Vibronic coupling explains the ultrafast carotenoid-to-bacteriochlorophyll energy transfer in natural and artificial light harvesters

TL;DR

This study demonstrates that vibronic coupling, involving carotenoid vibrations, explains the ultrafast energy transfer from carotenoids to bacteriochlorophyll in natural and artificial light-harvesting systems, surpassing traditional models.

Contribution

The paper introduces a vibronic model that accurately reproduces ultrafast energy transfer times, highlighting the role of vibrational ground states in the process.

Findings

Vibronic model matches experimental transfer times and spectra.

Vibrational ground states facilitate resonance for rapid energy transfer.

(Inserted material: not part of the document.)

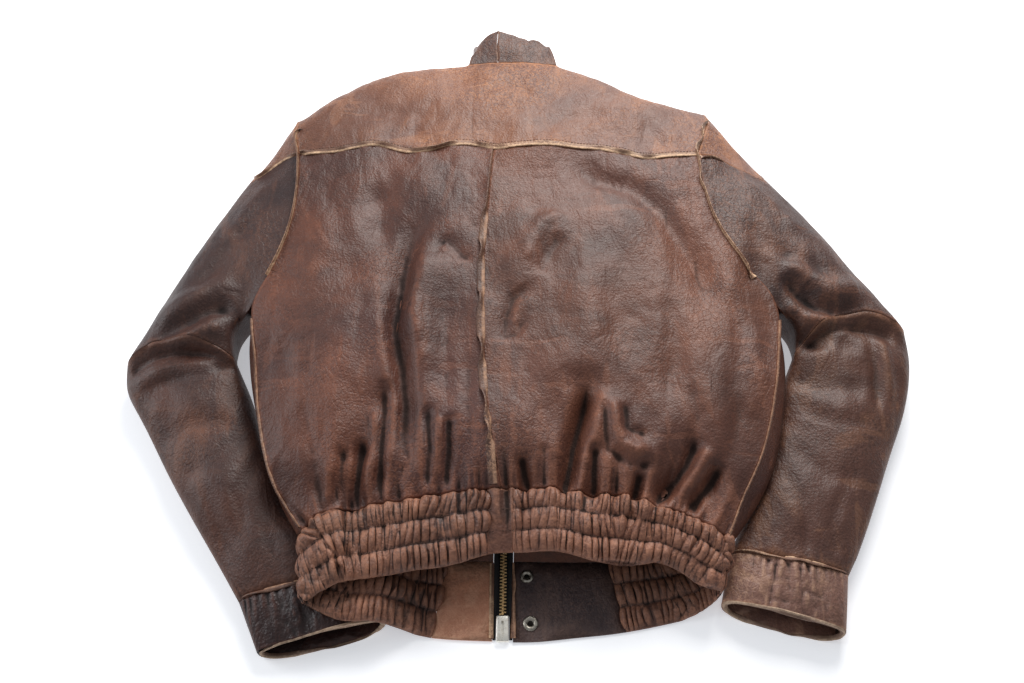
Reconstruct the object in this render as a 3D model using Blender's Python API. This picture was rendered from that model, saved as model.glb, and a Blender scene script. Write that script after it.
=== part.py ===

F"orster models overestimate coupling constants and fail to match all data.

Abstract

The initial energy transfer in photosynthesis occurs between the light-harvesting pigments and on ultrafast timescales. We analyze the carotenoid to bacteriochlorophyll energy transfer in LH2 Marichromatium purpuratum as well as in an artificial light-harvesting dyad system by using transient grating and two-dimensional electronic spectroscopy with 10 fs time resolution. We find that F\"orster-type models reproduce the experimentally observed 60 fs transfer times, but overestimate coupling constants, which leads to a disagreement with both linear absorption and electronic 2D-spectra. We show that a vibronic model, which treats carotenoid vibrations on both electronic ground and excited state as part of the system's Hamiltonian, reproduces all measured quantities. Importantly, the vibronic model presented here can explain the fast energy transfer rates with only moderate coupling constants, which are in agreement with structure based calculations. Counterintuitively, the vibrational levels on the carotenoid electronic ground state play a central role in the excited state population transfer to bacteriochlorophyll as the resonance between the donor-acceptor energy gap and vibrational ground state energies is the physical basis of the ultrafast energy transfer rates in these systems.